- [EXCERPTED RECORDS]
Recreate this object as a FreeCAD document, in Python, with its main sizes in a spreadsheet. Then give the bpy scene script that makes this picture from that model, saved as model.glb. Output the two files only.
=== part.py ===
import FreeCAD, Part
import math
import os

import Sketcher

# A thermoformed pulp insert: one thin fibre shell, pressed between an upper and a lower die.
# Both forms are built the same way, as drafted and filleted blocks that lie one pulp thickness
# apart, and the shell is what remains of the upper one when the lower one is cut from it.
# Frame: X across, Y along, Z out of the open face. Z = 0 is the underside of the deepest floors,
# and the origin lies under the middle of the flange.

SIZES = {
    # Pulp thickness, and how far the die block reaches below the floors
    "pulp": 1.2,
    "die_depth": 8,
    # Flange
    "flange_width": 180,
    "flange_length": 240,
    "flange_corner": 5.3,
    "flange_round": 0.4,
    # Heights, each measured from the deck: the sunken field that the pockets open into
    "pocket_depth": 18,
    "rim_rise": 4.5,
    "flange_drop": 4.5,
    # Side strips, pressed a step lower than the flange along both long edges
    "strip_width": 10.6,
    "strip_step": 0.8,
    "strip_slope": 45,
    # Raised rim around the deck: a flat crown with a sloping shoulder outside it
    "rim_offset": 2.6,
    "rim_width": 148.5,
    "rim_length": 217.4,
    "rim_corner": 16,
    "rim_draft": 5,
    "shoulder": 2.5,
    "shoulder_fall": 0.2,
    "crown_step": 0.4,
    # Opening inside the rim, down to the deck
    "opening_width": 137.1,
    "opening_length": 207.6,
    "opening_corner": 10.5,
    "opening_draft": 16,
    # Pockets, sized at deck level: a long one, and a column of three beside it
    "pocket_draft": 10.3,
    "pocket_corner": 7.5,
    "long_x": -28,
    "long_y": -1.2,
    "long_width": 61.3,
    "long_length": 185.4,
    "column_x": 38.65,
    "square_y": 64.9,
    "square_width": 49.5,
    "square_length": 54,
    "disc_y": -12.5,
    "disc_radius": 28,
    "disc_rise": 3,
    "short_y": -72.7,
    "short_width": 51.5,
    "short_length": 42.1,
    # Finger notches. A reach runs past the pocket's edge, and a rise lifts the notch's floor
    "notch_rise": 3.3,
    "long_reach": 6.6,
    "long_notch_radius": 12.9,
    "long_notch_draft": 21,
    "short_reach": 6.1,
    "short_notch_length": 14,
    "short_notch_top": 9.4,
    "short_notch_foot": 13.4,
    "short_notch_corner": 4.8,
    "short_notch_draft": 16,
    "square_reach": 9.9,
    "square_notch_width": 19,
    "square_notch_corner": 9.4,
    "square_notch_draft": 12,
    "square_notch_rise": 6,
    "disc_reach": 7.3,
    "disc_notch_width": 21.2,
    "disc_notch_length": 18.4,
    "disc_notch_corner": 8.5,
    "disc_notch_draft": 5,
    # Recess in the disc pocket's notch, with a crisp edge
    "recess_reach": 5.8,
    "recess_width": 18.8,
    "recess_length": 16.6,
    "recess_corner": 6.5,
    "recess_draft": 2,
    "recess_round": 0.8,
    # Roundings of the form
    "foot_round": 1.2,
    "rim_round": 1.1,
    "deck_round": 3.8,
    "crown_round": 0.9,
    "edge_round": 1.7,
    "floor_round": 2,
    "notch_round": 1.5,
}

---

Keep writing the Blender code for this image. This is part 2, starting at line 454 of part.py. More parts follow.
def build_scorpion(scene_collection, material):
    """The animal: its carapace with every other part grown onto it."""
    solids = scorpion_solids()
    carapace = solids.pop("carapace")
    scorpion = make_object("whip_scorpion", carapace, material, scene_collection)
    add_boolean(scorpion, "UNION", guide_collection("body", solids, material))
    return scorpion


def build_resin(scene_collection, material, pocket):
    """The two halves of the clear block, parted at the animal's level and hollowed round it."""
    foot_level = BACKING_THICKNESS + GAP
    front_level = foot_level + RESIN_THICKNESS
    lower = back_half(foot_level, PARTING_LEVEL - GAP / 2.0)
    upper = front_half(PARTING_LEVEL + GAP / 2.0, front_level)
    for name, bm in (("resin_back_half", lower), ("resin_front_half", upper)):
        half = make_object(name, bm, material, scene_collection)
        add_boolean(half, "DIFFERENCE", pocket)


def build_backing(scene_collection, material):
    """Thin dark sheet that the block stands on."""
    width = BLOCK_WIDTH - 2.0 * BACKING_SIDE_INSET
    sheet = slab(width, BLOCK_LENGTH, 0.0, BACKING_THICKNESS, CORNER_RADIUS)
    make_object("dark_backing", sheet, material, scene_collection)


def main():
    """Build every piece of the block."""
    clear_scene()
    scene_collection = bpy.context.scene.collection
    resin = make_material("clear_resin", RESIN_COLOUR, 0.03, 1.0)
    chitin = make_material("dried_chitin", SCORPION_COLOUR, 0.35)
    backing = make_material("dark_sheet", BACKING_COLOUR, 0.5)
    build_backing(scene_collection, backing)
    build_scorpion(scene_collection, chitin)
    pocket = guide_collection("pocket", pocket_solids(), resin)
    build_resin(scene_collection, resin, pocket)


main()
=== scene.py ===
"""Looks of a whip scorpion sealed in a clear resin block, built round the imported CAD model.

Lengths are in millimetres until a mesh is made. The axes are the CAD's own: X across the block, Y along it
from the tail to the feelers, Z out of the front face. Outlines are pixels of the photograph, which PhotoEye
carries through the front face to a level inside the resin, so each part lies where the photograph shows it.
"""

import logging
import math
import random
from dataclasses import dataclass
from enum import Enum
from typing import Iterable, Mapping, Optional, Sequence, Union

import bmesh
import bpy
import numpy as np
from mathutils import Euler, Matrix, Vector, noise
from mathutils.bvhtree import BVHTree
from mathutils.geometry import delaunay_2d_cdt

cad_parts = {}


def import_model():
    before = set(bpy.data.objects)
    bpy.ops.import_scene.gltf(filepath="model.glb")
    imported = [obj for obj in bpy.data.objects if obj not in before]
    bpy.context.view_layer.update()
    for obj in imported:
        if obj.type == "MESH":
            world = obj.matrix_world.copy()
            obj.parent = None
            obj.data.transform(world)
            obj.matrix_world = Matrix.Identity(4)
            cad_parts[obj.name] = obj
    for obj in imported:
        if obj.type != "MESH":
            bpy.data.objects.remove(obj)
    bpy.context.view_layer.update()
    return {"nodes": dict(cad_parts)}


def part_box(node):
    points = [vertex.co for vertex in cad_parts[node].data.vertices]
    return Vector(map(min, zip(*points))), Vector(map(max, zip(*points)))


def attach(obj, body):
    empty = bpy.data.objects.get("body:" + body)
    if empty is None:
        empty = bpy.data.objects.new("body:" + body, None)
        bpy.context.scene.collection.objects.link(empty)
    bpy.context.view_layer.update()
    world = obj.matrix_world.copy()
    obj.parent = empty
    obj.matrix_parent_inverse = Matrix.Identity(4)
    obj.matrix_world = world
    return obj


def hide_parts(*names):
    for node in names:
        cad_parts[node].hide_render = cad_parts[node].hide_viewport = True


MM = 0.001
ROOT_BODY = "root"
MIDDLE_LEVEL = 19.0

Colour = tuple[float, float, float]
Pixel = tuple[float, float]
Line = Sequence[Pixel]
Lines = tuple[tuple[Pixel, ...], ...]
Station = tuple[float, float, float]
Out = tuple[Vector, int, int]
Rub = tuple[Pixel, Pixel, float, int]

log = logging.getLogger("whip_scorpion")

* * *

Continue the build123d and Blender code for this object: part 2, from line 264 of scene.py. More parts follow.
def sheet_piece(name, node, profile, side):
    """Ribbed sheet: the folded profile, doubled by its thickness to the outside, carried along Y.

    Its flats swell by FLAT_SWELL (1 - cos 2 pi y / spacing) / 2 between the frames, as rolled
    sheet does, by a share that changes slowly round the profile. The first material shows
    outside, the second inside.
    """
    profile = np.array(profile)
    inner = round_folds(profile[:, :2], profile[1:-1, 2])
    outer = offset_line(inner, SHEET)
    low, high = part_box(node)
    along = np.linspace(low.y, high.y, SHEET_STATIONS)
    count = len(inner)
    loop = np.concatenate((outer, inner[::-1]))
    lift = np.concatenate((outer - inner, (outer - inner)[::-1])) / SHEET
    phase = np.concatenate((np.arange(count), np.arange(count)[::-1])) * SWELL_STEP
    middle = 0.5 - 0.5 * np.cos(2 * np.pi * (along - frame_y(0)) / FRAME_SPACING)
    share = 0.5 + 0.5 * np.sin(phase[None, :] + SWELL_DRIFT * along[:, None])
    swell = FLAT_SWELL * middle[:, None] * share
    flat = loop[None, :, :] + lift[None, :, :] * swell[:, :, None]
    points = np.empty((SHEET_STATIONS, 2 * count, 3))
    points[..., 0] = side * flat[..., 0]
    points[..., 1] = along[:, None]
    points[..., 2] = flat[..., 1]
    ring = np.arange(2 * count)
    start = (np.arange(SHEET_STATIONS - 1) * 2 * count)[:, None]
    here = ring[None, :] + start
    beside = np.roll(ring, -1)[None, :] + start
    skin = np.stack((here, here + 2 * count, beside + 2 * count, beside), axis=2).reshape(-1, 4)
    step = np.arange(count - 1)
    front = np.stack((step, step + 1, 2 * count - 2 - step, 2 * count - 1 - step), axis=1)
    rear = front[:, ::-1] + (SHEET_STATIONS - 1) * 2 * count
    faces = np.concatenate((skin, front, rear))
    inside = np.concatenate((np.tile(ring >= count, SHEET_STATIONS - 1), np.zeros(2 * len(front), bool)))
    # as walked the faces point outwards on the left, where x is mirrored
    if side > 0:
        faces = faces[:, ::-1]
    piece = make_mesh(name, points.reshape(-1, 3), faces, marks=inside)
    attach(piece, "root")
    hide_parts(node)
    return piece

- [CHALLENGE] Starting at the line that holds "obj.matrix_parent_inverse = Matrix.Identity(4)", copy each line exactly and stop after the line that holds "MIDDLE_LEVEL = 19.0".

- [OUTPUT OF THE TASK]
    obj.matrix_parent_inverse = Matrix.Identity(4)
    obj.matrix_world = world
    return obj


def hide_parts(*names):
    for node in names:
        cad_parts[node].hide_render = cad_parts[node].hide_viewport = True


MM = 0.001
ROOT_BODY = "root"
MIDDLE_LEVEL = 19.0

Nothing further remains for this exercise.